If you treat it as “map the pressure systems”, you are doing something more like field attunement. You let the symbols externalise the felt sense of flux: where there is tension, where there is slack, where something wants to break. You allow the spread to hold multiple possible futures at once without collapsing them.

Jung would call that a version of the transcendent function: symbol mediating between conscious expectation and unconscious complexity. The oracle becomes a temporary, visual model of the situation’s topology.

Of course, projection doesn’t vanish. It changes shape.

As a reader, your own risk tolerance and anxieties colour how “stable” or “critical” a field feels. You may systematically over-call Tower moments or under-call them. As a querent, you gravitate toward whichever attractor matches your desire or fear. You hear “the field leans toward separation unless you intervene here” as “you’re dumping me” or “so you’re saying it’s guaranteed if I just do X”.

Spread design can either amplify or diffuse that. Layouts that explicitly map multiple attractors and edges force everyone to sit with ambiguity. Single “Outcome” cards invite the old dynamics back in.

There is also a shadow side in the other direction: interpretive inflation. Once you have field language, it’s easy to witch the noise — to see every wobble as a phase shift, every minor stress as a critical gradient. Dressing ordinary projection in the clothes of “attractor basins” doesn’t make it less projection.

The corrective is empirical: track your own work. If you keep calling crisis fields that never manifest as anything more than ordinary turbulence, your threshold for criticality is off. If your “burnout basin” readings consistently precede actual burnout, you’re onto something. The model lives or dies in practice.

When the field model is simply wrong

A fair sceptical objection is that “reading fields” can become an all-purpose excuse. The event didn’t happen? Ah, but the pressure was right. The Tower didn’t manifest? It must have been “on another level”.

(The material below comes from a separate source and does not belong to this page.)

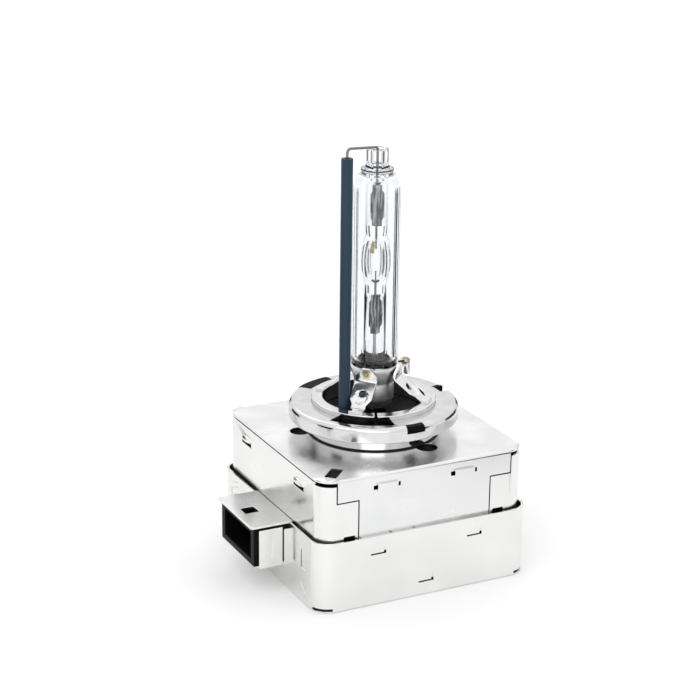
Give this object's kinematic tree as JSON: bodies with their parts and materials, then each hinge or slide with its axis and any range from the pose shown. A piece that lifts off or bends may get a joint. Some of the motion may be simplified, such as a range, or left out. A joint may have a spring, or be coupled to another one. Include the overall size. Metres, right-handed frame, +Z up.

If that’s all this is, the model is useless.

So we need criteria for when a field reading fails.

For me, at minimum:

  • If you describe a high-pressure attractor toward conflict, and the next months are characterised by stable ease with no significant tension in that domain or any adjacent one, that reading was wrong.
  • If you call a system “near criticality” and it trundles along for years without any major reconfiguration, you misjudged the phase.
  • If you map reconciliation vs separation basins and the relationship simply ambles on in the same half-alive limbo with no real pull in either direction, your whole attractor picture was off.

The field frame earns its keep when it leads you to different spread designs, different questions, different magical choices — and those differences show up in hindsight as more honest, more actionable, or simply less stupid than what you were doing before.

If it only shows up after the fact to rescue misses, throw it out.

Working differently tomorrow

If you take the field model seriously, a few things change immediately.

You stop pretending to name single futures and start designing spreads that expose multiple basins and edges. You listen less for “what will happen?” and more for “where is the pressure actually coming from, and how steep is the slope?” You time your magic not by calendar convenience but by how close the system feels to a threshold.

None of that answers the old question of how the oracle knows what it knows. It does, however, sharpen a different question: if what you are reading is not events but the shape of a living field, what kind of reader do you have to become to track that honestly?